**Problem details**. Extract every line that contains the string "bodies".

□ □ □ □ □

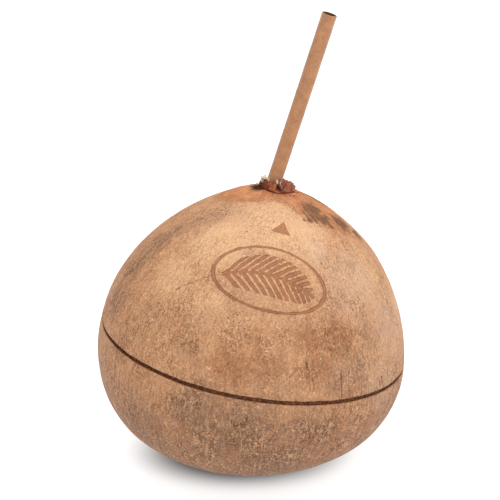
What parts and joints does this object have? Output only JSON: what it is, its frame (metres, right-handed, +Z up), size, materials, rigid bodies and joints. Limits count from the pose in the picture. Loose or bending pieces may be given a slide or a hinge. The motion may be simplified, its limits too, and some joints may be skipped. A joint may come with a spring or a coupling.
{
  "type": "drinking coconut",
  "caption": "Whole dehusked coconut with a smooth tan shell, a scored groove around it, a ragged husk collar at the drinking hole and a paper straw standing in it.",
  "frame": {"origin": "middle of the footprint of the whole object, on the surface that it rests on", "axes": "+Z is up; the coconut's own axis and the straw lean towards +X; -Y is the front, which carries the burned mark"},
  "size_m": [0.1258, 0.126, 0.184],
  "materials": {
    "shell": "satin",
    "paper": "matte"
  },
  "bodies": {
    "root": {"coconut": "shell", "straw": "paper"}
  },
  "joints": []
}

□ □ □ □ □

**Output for this task**.
What parts and joints does this object have? Output only JSON: what it is, its frame (metres, right-handed, +Z up), size, materials, rigid bodies and joints. Limits count from the pose in the picture. Loose or bending pieces may be given a slide or a hinge. The motion may be simplified, its limits too, and some joints may be skipped. A joint may come with a spring or a coupling.
  "bodies": {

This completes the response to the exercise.